Monday, December 10, 2012

Occupy Prose: Will Johnson in conversation with Linda Svendsen

Linda Svendsen's story, "Restoration," was published in The Fiddlehead's Essential West Coast Poetry and Fiction issue, #253. One of her UBC Master's in Creative Writing students, Will Johnson, interviewed her for our blog.

Linda Svendsen
"Restoration" is the story of a refugee from Burundi who is struggling to adjust to Canadian culture after surviving some horrific experiences in her home country. What inspired you to tackle this subject, and what sort of research did you have to do?

A decade ago, my husband and I co-produced and co-wrote a 6-hour miniseries for CBC called Human Cargo. It’s a drama, not a documentary. We’d spent a few years researching the Immigration and Refugee Board in Canada, attending hearings, and had also traveled to Kenya, Tanzania, and South Africa. We’d also done a fair amount of reading/interviewing of people who have survived torture, extreme loss, and exile.

You've developed a very distinctive voice for your main character. Did you find it hard, as a Canadian, to imagine an inner life for this character? Did you find it challenging to see things from her perspective?

I’m sure the character of Philomena deserves more time than this story and I’m also keenly aware that I’m not the woman to inhabit her in that detail. The story tries to do a lot in a short amount of time. I didn’t find it a stretch: I just worry that I haven’t done her justice.

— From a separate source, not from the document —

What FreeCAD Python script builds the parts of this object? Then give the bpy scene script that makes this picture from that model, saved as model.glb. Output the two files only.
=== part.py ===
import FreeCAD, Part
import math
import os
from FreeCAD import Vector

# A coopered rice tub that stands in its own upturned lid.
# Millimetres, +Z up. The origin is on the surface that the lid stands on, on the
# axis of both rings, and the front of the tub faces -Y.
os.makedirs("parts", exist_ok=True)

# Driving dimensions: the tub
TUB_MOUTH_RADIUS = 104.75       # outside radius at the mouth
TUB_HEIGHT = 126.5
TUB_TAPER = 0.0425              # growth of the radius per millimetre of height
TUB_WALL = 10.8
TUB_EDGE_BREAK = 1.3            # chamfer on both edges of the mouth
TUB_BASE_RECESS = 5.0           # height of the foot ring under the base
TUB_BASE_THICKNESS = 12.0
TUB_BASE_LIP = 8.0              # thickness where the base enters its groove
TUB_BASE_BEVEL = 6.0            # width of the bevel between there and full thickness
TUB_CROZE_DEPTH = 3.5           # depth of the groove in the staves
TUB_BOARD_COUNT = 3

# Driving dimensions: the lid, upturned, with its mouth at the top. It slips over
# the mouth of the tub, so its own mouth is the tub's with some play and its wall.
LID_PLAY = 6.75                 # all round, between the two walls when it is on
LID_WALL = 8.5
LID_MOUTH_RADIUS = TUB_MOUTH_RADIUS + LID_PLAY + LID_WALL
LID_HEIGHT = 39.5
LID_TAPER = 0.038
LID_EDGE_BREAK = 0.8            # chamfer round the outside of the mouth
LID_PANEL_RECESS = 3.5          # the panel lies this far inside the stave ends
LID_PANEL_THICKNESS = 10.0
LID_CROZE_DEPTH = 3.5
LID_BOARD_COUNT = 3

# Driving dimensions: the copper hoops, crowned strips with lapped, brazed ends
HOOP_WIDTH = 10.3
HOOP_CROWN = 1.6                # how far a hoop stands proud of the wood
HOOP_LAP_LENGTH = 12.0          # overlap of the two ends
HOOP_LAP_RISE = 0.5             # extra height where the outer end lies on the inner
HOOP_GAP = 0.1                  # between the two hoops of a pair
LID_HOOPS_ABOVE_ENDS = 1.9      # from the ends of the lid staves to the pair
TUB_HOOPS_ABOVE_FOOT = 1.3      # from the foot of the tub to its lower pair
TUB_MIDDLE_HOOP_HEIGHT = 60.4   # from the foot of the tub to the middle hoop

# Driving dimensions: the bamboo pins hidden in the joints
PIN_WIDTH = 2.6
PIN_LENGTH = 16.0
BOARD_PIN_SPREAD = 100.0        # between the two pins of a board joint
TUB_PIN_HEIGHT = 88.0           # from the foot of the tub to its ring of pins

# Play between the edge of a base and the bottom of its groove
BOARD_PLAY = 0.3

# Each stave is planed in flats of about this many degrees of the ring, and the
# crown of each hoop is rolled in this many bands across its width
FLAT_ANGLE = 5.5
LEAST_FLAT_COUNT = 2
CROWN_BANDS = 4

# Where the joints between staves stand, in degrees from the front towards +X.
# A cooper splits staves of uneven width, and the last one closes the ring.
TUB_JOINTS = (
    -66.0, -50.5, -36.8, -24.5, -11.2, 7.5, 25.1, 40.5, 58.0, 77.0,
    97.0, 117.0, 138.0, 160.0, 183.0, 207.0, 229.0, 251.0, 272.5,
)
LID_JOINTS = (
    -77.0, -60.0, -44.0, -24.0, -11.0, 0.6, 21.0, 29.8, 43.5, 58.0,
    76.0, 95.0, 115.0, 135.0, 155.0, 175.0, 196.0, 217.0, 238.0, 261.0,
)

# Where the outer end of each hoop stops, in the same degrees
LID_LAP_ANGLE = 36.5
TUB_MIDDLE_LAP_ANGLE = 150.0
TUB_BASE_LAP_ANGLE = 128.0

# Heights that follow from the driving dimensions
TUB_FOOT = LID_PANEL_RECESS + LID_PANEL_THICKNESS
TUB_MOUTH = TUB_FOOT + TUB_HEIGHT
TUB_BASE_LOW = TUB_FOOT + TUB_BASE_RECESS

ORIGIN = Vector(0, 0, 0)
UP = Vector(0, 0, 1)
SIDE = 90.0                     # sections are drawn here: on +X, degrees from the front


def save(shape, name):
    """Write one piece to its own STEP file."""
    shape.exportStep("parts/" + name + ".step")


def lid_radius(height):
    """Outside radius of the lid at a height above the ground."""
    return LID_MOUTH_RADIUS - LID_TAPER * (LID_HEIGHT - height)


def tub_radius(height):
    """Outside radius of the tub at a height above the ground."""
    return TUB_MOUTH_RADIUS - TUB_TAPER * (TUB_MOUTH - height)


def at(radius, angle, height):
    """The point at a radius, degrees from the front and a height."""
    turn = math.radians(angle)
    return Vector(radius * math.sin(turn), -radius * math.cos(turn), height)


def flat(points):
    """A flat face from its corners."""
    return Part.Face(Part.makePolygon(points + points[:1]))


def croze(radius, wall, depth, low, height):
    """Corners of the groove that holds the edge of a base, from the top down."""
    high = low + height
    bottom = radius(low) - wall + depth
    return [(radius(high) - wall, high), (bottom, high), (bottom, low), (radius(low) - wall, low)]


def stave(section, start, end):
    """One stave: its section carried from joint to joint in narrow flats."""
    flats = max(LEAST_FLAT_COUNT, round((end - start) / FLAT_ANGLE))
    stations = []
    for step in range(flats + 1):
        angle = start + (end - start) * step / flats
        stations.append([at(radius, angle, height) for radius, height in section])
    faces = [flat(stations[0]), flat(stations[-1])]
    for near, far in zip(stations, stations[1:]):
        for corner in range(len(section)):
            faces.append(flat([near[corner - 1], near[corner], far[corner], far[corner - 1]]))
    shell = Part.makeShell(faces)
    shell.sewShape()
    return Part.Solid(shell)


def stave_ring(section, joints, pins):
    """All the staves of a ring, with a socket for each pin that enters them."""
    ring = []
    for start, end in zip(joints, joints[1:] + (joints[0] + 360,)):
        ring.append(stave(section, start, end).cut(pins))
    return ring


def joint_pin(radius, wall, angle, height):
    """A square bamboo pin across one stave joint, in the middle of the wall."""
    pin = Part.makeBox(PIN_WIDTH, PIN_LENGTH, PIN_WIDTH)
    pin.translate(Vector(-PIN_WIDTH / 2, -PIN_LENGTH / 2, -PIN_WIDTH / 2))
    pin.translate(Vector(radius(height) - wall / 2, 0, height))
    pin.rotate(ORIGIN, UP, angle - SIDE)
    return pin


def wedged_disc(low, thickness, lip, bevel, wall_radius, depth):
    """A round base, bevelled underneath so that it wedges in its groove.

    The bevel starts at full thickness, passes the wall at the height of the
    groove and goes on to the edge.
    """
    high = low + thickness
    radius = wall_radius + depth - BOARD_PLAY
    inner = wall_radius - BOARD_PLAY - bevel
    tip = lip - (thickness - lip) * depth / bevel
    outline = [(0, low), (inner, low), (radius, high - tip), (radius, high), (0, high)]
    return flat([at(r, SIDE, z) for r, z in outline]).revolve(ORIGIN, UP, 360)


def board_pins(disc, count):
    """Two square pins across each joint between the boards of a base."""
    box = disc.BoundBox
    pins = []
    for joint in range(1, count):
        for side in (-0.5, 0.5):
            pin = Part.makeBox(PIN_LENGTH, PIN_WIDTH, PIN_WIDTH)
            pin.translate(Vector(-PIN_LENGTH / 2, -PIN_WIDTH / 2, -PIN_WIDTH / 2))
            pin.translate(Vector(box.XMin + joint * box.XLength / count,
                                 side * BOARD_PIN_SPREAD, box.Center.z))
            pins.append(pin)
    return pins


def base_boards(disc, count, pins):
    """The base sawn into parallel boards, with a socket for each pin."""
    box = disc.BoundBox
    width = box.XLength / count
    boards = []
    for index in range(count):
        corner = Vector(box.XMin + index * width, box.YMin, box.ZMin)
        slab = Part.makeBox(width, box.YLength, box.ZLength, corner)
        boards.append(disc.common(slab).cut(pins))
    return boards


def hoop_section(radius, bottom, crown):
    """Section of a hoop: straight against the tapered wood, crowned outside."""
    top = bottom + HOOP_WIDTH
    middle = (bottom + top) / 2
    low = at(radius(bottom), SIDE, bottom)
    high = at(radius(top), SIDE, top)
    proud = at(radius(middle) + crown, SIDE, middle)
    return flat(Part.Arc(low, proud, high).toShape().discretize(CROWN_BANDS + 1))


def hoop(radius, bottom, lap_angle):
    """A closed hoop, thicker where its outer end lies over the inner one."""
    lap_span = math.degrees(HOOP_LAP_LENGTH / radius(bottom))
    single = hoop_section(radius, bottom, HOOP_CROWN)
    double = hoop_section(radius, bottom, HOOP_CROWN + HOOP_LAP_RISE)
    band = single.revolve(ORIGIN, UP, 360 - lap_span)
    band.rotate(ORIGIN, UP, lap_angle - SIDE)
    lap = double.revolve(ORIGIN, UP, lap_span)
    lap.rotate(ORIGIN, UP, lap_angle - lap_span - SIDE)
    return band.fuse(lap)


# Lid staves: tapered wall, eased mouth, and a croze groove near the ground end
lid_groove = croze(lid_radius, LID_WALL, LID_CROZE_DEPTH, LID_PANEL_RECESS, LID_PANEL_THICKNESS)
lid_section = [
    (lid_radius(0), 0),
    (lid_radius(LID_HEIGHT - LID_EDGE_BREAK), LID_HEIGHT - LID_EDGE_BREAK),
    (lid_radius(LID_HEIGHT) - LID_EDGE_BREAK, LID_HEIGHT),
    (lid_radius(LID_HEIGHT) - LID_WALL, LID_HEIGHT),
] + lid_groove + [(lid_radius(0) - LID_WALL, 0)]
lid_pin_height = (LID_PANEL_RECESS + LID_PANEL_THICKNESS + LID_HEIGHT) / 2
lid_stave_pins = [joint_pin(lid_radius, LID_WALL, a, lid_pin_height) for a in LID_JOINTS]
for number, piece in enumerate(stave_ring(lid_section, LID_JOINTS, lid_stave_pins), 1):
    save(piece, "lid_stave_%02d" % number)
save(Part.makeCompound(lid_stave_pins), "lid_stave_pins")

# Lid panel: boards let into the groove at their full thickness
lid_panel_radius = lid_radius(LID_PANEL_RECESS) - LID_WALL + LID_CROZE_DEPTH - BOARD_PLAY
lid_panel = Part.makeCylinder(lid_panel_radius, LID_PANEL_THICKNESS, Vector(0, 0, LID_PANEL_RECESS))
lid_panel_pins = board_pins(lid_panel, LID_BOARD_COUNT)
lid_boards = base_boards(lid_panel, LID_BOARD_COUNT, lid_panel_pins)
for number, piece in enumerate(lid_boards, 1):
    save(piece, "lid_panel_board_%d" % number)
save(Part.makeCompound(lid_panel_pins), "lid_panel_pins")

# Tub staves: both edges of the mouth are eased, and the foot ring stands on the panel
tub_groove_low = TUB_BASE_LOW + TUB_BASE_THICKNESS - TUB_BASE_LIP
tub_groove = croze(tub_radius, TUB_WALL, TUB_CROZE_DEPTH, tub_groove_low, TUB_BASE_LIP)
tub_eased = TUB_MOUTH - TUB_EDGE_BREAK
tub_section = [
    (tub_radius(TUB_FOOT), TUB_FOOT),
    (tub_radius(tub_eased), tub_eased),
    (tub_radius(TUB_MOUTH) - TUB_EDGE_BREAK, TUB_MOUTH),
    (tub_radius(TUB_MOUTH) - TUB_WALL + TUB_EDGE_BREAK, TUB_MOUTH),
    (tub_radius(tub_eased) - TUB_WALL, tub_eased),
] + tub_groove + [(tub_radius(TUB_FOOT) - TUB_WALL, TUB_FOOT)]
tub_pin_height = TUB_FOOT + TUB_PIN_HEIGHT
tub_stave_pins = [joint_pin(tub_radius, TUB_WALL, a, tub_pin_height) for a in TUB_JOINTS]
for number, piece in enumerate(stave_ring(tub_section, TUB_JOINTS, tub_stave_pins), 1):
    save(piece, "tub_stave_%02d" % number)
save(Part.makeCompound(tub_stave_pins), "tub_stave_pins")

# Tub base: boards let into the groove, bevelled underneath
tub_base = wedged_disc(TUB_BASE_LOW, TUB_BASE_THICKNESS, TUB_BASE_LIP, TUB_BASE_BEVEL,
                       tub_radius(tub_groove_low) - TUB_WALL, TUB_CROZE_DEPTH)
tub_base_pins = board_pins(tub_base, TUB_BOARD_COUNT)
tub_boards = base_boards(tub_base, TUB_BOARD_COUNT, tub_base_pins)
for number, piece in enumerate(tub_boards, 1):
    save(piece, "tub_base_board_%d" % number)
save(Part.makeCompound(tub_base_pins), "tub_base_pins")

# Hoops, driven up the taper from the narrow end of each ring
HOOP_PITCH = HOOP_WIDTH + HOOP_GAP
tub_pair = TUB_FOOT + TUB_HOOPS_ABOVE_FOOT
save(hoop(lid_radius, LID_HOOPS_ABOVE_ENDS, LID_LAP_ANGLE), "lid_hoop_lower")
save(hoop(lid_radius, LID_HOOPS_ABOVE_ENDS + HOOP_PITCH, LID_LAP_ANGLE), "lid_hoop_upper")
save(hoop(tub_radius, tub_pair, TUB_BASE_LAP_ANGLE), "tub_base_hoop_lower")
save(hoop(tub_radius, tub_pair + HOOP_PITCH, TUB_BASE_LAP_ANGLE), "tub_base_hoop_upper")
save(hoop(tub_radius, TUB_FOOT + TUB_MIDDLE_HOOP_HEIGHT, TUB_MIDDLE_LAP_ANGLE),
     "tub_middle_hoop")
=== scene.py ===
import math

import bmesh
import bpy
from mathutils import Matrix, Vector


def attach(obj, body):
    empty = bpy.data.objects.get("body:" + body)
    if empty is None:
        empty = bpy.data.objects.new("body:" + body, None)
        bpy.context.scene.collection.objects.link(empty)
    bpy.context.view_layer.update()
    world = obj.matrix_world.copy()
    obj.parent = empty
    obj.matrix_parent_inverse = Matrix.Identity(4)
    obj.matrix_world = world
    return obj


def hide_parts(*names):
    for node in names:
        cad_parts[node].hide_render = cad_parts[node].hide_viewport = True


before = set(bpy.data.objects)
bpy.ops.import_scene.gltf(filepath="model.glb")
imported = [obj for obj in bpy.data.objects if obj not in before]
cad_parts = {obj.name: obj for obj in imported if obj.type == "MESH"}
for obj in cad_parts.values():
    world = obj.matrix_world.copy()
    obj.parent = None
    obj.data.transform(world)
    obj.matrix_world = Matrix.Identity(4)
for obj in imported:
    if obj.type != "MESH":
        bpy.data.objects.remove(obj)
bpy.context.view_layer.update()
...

This story has a fair amount of humour, which is jarring and unexpected given the subject matter. This reminds me of some of George Saunders' work, and Mary Poppins' line about a "spoon full of sugar." How did you balance the comedy and the horror within such a small space?

I didn’t do it consciously. People have commented that my fiction and television tend to work that way—tragedy is lived up against the laughter.

This story was published in the Essential West Coast Poetry & Fiction issue of The Fiddlehead. Do you consider yourself a West Coast writer, and if so, how does your geography play into your fiction?

When I lived in New York and wrote my first collection, Marine Life, I was a West Coast writer because I was writing about Vancouver, growing up there, etc. I’m a West Coast writer, now, I suppose, because I live and teach here, but I’m probably more Left Coast than anything. Occupy Prose.

You recently published your satirical novel Sussex Drive. You also work as an instructor in UBC's Creative Writing program. I imagine it's hard to find time for your various writing endeavours on top of your busy schedule. Do you normally work on one project at a time, or do you have multiple things you're working on at once?

First things first. One thing at a time.

What are your plans for "Restoration". Do you have more short fiction like it? Or maybe a collection planned?

Will Johnson
Restoration was slotted for a new collection but I’ve been diverted by novel-writing.